Last week, I testified before City Council about PFOS levels exceeding EPA's 4 ppt standard in these wells. Tonight, I want to focus on the land use aspect of this problem—specifically, the Evans Creek Relocation Project and the DTG Recycle site, formerly All Wood Recycling.
The DTG site sits within Redmond’s Critical Aquifer Recharge Area I (where groundwater contamination can reach municipal supply wells in under five years. In August 2013, a massive fire at All Wood Recycling required multi-day firefighting efforts. (See here, here, here, and here.) A former Redmond Natural Resources Manager informed the City Council that firefighting foam was used to extinguish that blaze and that about 1900 fish in Evans Creek were killed. *
The concern is straightforward: the foam likely contained PFAS, and those "forever chemicals" may have infiltrated Redmond’s aquifer. Bob Yoder's research suggests additional historic contamination sources at this industrial site—oil spills into Evans Creek, failing detention ponds, and septic systems that may have channeled PFAS-contaminated water underground.

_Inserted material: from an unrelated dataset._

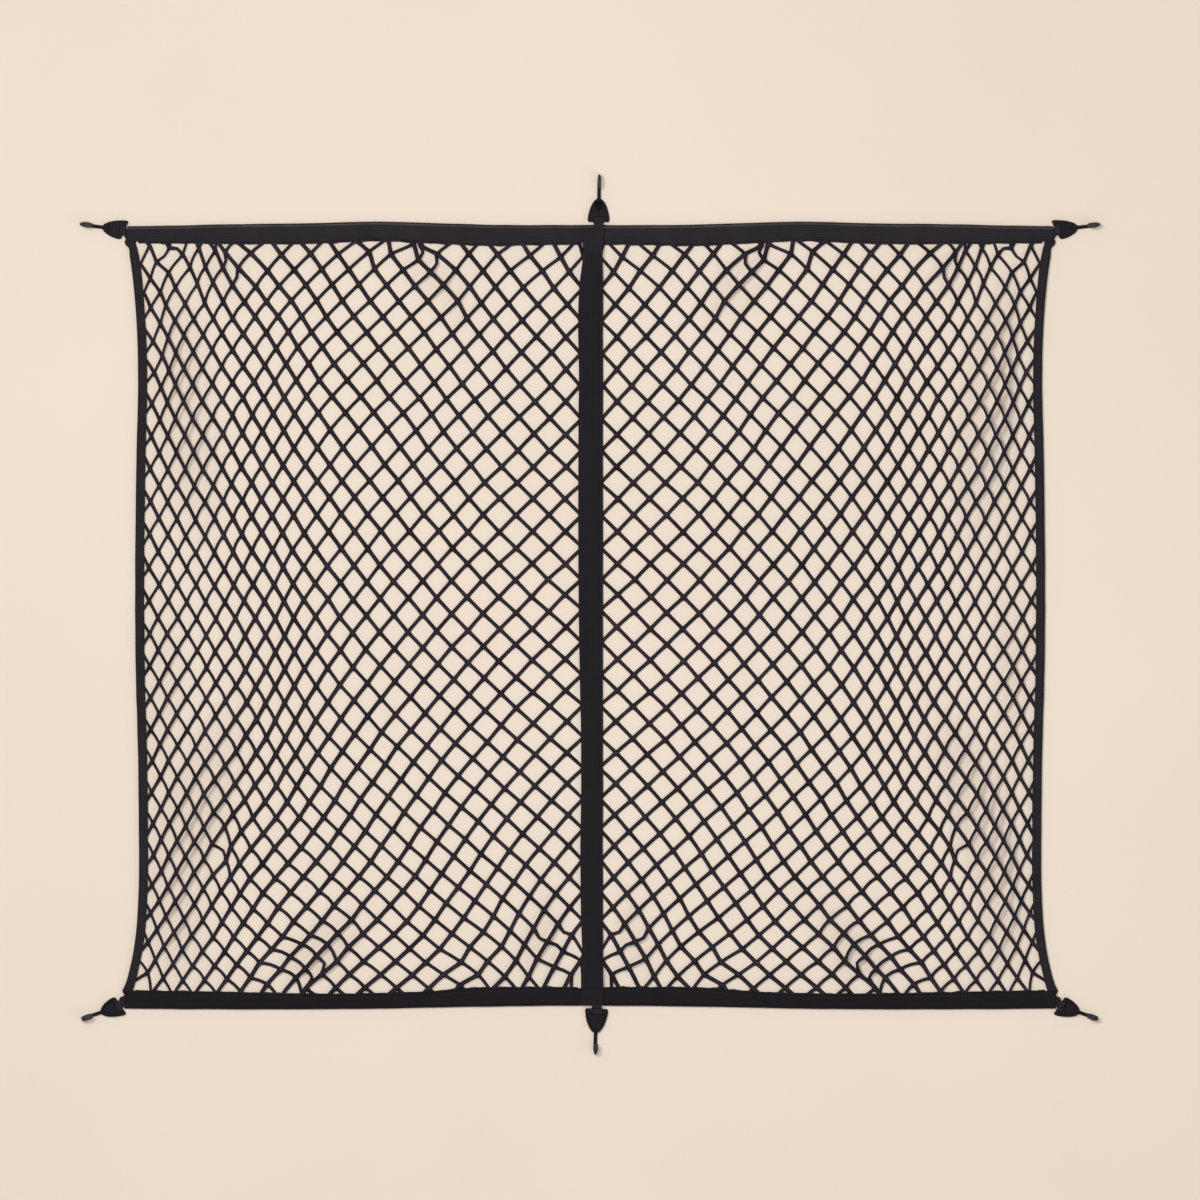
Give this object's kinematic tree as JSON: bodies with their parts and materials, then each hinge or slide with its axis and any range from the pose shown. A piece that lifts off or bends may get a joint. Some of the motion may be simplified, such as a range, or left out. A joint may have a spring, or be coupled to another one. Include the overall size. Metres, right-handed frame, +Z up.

Here's the land use policy problem: the Evans Creek Relocation Project will disturb soil on the DTG property. When the Department of Ecology sampled soil there in 2022, they did not test for PFAS. This is a significant gap in the environmental review process, especially given the site's MTCA contaminated cleanup status and location in Redmond’s CARA I (see the image below).
Since the Planning Commission advises the Mayor and City Council on land use policies, I urge you to recommend that the City require PFAS testing at the DTG site before any ground disturbance occurs. Identifying and remediating contamination sources is essential to prevent ongoing pollution of Redmond's drinking water.
With a 2029 EPA compliance deadline and costs for treatment of Wells 1 & 2 potentially in the tens of millions, Redmond cannot afford to overlook potential contamination sources in its CARAs. Sound land use policy demands testing before digging.
I ask that you advise Council to strengthen Redmond’s critical area protections by requiring PFAS assessment before approving projects in CARA zones, particularly on properties with known environmental violations or firefighting foam use.
* See the archived video of the Aug. 27, 2013, City Council Study Session beginning at 1:30:12. The comments about the fish kill and the firefighting foam use begin at 1:31:47.